**Task details**
The listing below should be written out exactly; please include all of it.

========

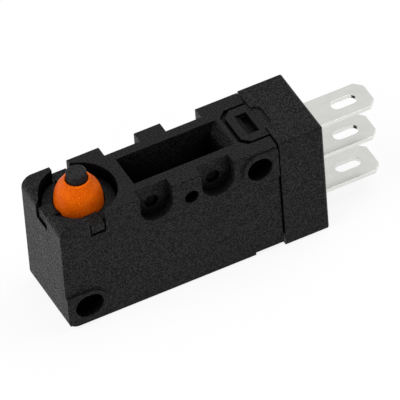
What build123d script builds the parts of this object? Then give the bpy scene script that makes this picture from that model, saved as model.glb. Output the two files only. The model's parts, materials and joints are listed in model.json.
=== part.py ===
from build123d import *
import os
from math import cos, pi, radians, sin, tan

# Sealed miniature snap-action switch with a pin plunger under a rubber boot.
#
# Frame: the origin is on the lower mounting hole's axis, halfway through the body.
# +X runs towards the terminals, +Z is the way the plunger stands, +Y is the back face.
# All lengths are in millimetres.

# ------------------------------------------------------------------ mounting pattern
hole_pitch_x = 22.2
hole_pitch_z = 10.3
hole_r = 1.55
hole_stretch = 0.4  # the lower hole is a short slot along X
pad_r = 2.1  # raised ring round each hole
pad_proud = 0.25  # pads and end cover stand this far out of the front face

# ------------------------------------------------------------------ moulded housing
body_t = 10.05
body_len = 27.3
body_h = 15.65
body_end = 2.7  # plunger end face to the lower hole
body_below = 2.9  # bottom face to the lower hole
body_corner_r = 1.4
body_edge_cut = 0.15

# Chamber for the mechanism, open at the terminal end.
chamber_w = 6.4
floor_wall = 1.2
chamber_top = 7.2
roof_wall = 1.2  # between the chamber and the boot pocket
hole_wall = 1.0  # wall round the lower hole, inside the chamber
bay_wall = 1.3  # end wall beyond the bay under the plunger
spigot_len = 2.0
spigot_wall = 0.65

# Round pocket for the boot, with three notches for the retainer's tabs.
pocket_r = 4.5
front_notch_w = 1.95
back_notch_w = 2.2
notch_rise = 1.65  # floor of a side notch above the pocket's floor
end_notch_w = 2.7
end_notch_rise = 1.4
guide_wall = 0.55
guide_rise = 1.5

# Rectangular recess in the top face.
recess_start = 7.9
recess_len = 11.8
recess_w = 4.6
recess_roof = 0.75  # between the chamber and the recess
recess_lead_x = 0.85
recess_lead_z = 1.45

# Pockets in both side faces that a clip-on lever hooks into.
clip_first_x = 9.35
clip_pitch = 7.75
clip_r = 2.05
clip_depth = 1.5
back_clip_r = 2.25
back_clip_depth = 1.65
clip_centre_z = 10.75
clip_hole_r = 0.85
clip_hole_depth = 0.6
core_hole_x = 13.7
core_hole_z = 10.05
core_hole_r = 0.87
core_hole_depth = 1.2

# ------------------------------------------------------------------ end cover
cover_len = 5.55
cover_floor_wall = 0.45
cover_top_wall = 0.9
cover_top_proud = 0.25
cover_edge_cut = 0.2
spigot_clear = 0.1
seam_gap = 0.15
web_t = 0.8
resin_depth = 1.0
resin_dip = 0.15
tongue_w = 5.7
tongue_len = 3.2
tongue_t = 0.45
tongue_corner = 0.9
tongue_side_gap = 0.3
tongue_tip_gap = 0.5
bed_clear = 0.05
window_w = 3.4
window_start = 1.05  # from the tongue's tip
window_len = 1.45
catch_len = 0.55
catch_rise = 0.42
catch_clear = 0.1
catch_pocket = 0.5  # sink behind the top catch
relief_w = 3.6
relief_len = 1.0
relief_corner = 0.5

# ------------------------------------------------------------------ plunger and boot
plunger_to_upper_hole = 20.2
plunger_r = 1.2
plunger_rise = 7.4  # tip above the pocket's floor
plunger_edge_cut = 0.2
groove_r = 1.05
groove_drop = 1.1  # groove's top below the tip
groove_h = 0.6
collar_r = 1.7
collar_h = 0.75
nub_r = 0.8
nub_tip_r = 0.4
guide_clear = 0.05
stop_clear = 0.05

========

**Exercise output**
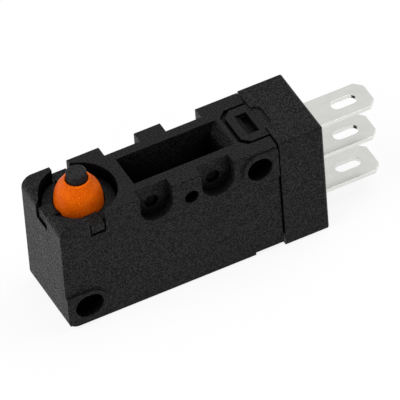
What build123d script builds the parts of this object? Then give the bpy scene script that makes this picture from that model, saved as model.glb. Output the two files only. The model's parts, materials and joints are listed in model.json.
=== part.py ===
from build123d import *
import os
from math import cos, pi, radians, sin, tan

# Sealed miniature snap-action switch with a pin plunger under a rubber boot.
#
# Frame: the origin is on the lower mounting hole's axis, halfway through the body.
# +X runs towards the terminals, +Z is the way the plunger stands, +Y is the back face.
# All lengths are in millimetres.

# ------------------------------------------------------------------ mounting pattern
hole_pitch_x = 22.2
hole_pitch_z = 10.3
hole_r = 1.55
hole_stretch = 0.4  # the lower hole is a short slot along X
pad_r = 2.1  # raised ring round each hole
pad_proud = 0.25  # pads and end cover stand this far out of the front face

# ------------------------------------------------------------------ moulded housing
body_t = 10.05
body_len = 27.3
body_h = 15.65
body_end = 2.7  # plunger end face to the lower hole
body_below = 2.9  # bottom face to the lower hole
body_corner_r = 1.4
body_edge_cut = 0.15

# Chamber for the mechanism, open at the terminal end.
chamber_w = 6.4
floor_wall = 1.2
chamber_top = 7.2
roof_wall = 1.2  # between the chamber and the boot pocket
hole_wall = 1.0  # wall round the lower hole, inside the chamber
bay_wall = 1.3  # end wall beyond the bay under the plunger
spigot_len = 2.0
spigot_wall = 0.65

# Round pocket for the boot, with three notches for the retainer's tabs.
pocket_r = 4.5
front_notch_w = 1.95
back_notch_w = 2.2
notch_rise = 1.65  # floor of a side notch above the pocket's floor
end_notch_w = 2.7
end_notch_rise = 1.4
guide_wall = 0.55
guide_rise = 1.5

# Rectangular recess in the top face.
recess_start = 7.9
recess_len = 11.8
recess_w = 4.6
recess_roof = 0.75  # between the chamber and the recess
recess_lead_x = 0.85
recess_lead_z = 1.45

# Pockets in both side faces that a clip-on lever hooks into.
clip_first_x = 9.35
clip_pitch = 7.75
clip_r = 2.05
clip_depth = 1.5
back_clip_r = 2.25
back_clip_depth = 1.65
clip_centre_z = 10.75
clip_hole_r = 0.85
clip_hole_depth = 0.6
core_hole_x = 13.7
core_hole_z = 10.05
core_hole_r = 0.87
core_hole_depth = 1.2

# ------------------------------------------------------------------ end cover
cover_len = 5.55
cover_floor_wall = 0.45
cover_top_wall = 0.9
cover_top_proud = 0.25
cover_edge_cut = 0.2
spigot_clear = 0.1
seam_gap = 0.15
web_t = 0.8
resin_depth = 1.0
resin_dip = 0.15
tongue_w = 5.7
tongue_len = 3.2
tongue_t = 0.45
tongue_corner = 0.9
tongue_side_gap = 0.3
tongue_tip_gap = 0.5
bed_clear = 0.05
window_w = 3.4
window_start = 1.05  # from the tongue's tip
window_len = 1.45
catch_len = 0.55
catch_rise = 0.42
catch_clear = 0.1
catch_pocket = 0.5  # sink behind the top catch
relief_w = 3.6
relief_len = 1.0
relief_corner = 0.5

# ------------------------------------------------------------------ plunger and boot
plunger_to_upper_hole = 20.2
plunger_r = 1.2
plunger_rise = 7.4  # tip above the pocket's floor
plunger_edge_cut = 0.2
groove_r = 1.05
groove_drop = 1.1  # groove's top below the tip
groove_h = 0.6
collar_r = 1.7
collar_h = 0.75
nub_r = 0.8
nub_tip_r = 0.4
guide_clear = 0.05
stop_clear = 0.05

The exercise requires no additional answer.